From xemacs-m  Fri Feb 14 11:10:45 1997
Received: from portofix.ida.liu.se (portofix.ida.liu.se [130.236.177.25])
	by xemacs.org (8.8.5/8.8.5) with ESMTP id LAA22021
	for <xemacs-beta@xemacs.org>; Fri, 14 Feb 1997 11:10:43 -0600 (CST)
Received: from sen2.ida.liu.se (sen2.ida.liu.se [130.236.176.112]) by portofix.ida.liu.se (8.8.3/8.8.3) with SMTP id SAA02842 for <xemacs-beta@xemacs.org>; Fri, 14 Feb 1997 18:10:42 +0100 (MET)
Received: by sen2.ida.liu.se (SMI-8.6/ida.slave-V1.0b6d6S2)
	id SAA01144; Fri, 14 Feb 1997 18:10:42 +0100
Date: Fri, 14 Feb 1997 18:10:42 +0100
Message-Id: <199702141710.SAA01144@sen2.ida.liu.se>
From: David Byers <davby@ida.liu.se>
MIME-Version: 1.0
Content-Type: text/plain; charset=us-ascii
Content-Transfer-Encoding: 7bit
To: xemacs-beta@xemacs.org
Subject: Re: Whoops.. a new way to crash it? (20.0-final3)
In-Reply-To: <m220akqsc4.fsf@altair.xemacs.org>
References: <199702131837.NAA36776@black-ice.cc.vt.edu>
	<m220akqsc4.fsf@altair.xemacs.org>
X-Face: (@~#v$c[GP"T}a;|MU<%Dpm5*6yv"NR|7k;uk8MAISFxdZ(Og$C{u(j"9X7v$qonp}SKfhT
 g|5[Pu~/3F7XQEk70gK'4z%1R%%gg7]}=>/jD`qcBeHDgo&HS,^S!&.zoTSxh<>-O6EB?SSy96&m37

> > Lstream_flush_out(??) at 0x10123880
> > Lstream_flush(??) at 0x10123aac
> > encoding_flusher(??) at 0x1013b060
> > Lstream_flush_out(??) at 0x10123a30
> > Lstream_flush(??) at 0x10123aac
> > Lstream_pseudo_close(??) at 0x10121574
> > Lstream_close(??) at 0x10122860
> > sweep_lcrecords_1(??, ??) at 0x10029e8c
> > gc_sweep() at 0x10027af4
> 
> Hmm, a backtrace without line numbers in garbage collection. :-(

I think I can explain it, because this is almost exactly the same
backtrace I got from encode-coding-region.

When you close an lstream using Lstream_close, any buffered output is
flushed by Lstream_flush. This calls whatever flusher is associated
with the lstream. Some of these will signal errors through the use of
signal_1. For instance, a flusher that writes to a lisp buffer will
signal a read-only buffer this way. 

The garbage collector, when sweeping garbage, calls a function called
a finalizer for each object it sweeps. The finalizer for an lstream
calls Lstream_close to make sure the lstream is closed before it is
removed. If the stream is open and has buffered output, that output
will be flushed using Lstream_flush. 

The problem Valdis Kletnieks is running in to is that an error is
being signaled through signal_1 while the finalizer method for the
lstream is executing.

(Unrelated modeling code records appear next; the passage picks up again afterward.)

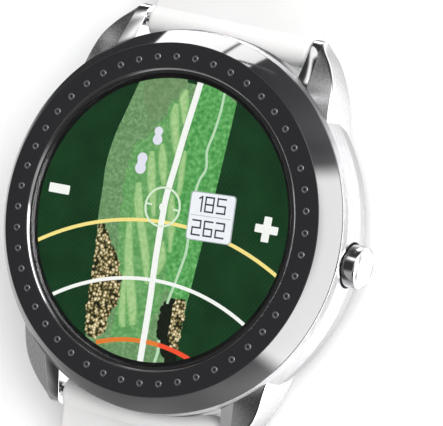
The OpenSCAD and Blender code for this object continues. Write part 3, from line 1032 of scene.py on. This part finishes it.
def flared_hole(u, side):
    """A cutter for one strap hole, flared at both faces."""
    r, top = 1.15, STRAP_T
    profile = [(0, -1), (r + 1.2, -1), (r + 0.2, 0), (r + 0.05, 0.12), (r, 0.3), (r, top - 0.3),
               (r + 0.05, top - 0.12), (r + 0.2, top), (r + 1.2, top + 1), (0, top + 1)]
    return moved(lathe(profile, 40), Matrix.Translation((0, side * (BAR_Y + u), 0)))


def box_shape(low, high):
    """A box from its low corner to its high one."""
    return prism(rectangle(low[0], low[1], high[0], high[1]), low[2], high[2])


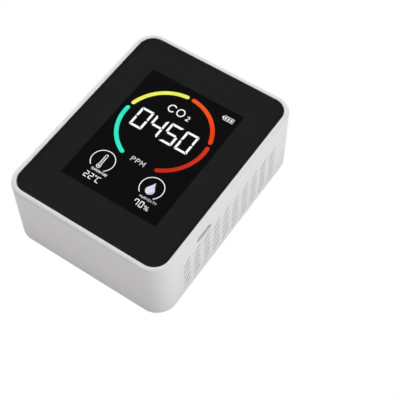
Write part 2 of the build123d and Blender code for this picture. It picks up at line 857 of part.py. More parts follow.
nodes = {
    "housing": make_housing,
    "rear_cover": make_rear_cover,
    "cover_screws": make_cover_screws,
    "rubber_feet": make_rubber_feet,
    "front_lens": make_front_lens,
    "lens_mask": make_lens_mask,
    "lens_tape": make_lens_tape,
    "backlight_tray": make_backlight_tray,
    "reflector_sheet": make_reflector_sheet,
    "light_guide": make_light_guide,
    "backlight_leds": make_backlight_leds,
    "diffuser_sheet": make_diffuser_sheet,
    "rear_polarizer": make_rear_polarizer,
    "display_rear_glass": make_display_rear_glass,
    "display_front_glass": make_display_front_glass,
    "front_polarizer": make_front_polarizer,
    "display_pins": make_display_pins,
    "main_board": make_main_board,
    "board_screws": make_board_screws,
    "microcontroller": make_microcontroller,
    "charger_chip": make_charger_chip,
    "inductor": make_inductor,
    "crystal": make_crystal,
    "capacitors": make_capacitors,
    "climate_sensor": make_climate_sensor,
    "usb_shell": make_usb_shell,
    "usb_tongue": make_usb_tongue,
    "power_button": make_power_button,
    "switch_body": make_switch_body,
    "switch_plunger": make_switch_plunger,
    "battery_cell": make_battery_cell,
    "battery_terminal": make_battery_terminal,
    "battery_wrap": make_battery_wrap,
    "battery_tabs": make_battery_tabs,
    "battery_pad": make_battery_pad,
    "battery_wire_red": make_battery_wire_red,
    "battery_wire_black": make_battery_wire_black,
    "battery_socket": make_battery_socket,
    "battery_plug": make_battery_plug,
    "sensor_board": make_sensor_board,
    "sensor_headers": make_sensor_headers,
    "sensor_pins": make_sensor_pins,
    "gas_chamber": make_gas_chamber,
    "chamber_filter": make_chamber_filter,
    "infrared_lamp": make_infrared_lamp,
    "infrared_detector": make_infrared_detector,
}

os.makedirs("parts", exist_ok=True)
for name, make in nodes.items():
    export_step(make(), f"parts/{name}.step")
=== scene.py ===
import math

import bpy
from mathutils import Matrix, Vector


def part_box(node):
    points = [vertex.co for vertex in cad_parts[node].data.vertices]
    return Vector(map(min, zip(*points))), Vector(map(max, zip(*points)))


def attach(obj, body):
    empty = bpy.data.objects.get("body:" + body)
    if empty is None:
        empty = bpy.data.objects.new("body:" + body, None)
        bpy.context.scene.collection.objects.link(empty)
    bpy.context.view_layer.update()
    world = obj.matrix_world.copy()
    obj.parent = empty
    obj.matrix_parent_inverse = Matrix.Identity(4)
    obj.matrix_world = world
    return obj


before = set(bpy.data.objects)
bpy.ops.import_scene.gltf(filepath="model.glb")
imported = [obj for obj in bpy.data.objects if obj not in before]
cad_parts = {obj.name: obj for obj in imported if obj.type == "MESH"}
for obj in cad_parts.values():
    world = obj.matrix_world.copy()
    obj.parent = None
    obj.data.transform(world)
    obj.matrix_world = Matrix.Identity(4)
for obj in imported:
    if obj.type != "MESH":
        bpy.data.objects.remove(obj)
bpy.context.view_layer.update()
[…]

But signal_1 is not permitted during garbage
collection, and so an assertion fails and Emacs dumps core. This is
nearly identical to the problem I had with encode-coding-region and
decode-coding-region.

One possible source of problems like these is this type of code (and
code similar to this can be found in several places):

    outstream = make_encoding_output_stream (XLSTREAM (outstream), system);
    GCPRO (outstream);
        /* Do some work here */
    UNGCPRO;
    Lstream_close (outstream)
    /* More cleanup here */

If Lstream_close fails outstream will be left open but not protected
from garbage collection and the rest of the cleanup code will not be
executed. If, when the garbage collector is called, the state that
caused Lstream_close to fail still exists, Lstream_close will fail
again, but this time with fatal results. 

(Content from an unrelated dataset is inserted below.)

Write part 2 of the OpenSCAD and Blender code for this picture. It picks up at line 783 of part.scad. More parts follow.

What you probably need is a way to call Lstream_close that will close
the stream, errors or not. If an error occurs while flushing the
stream it may make more sense to lose it and signal an error than to
keep it around and try to flush it again during garbage collection,
hoping that conditions have changed to permit flushing the data. As a
note here I might mention that I experimented with this: cause an
Lstream_flush to fail and then remove the cause of failure (a
read-only buffer) and see what happens in garbage collection.
I was rewarded with asserstion failed at line 1874 in eval.c and a
core dump because of some other error in Lstream_flush.

Another option would be to have a way to call Lstream_flush that
ensures tha no calls to signal_1 are made, and use this in the
finalizer for lstreams. 

No matter which option you select, you probably have to clean up code
like the example I gave above. Unwind-protecting it will probably do
the job, but it won't be pretty.


Hope all that made sense...


In case anyone was getting ideas:

No, I'm not volunteering. Even if I may know where to start, I have no
clue about where to go next. Besides that, I really don't have time.

--
David Byers.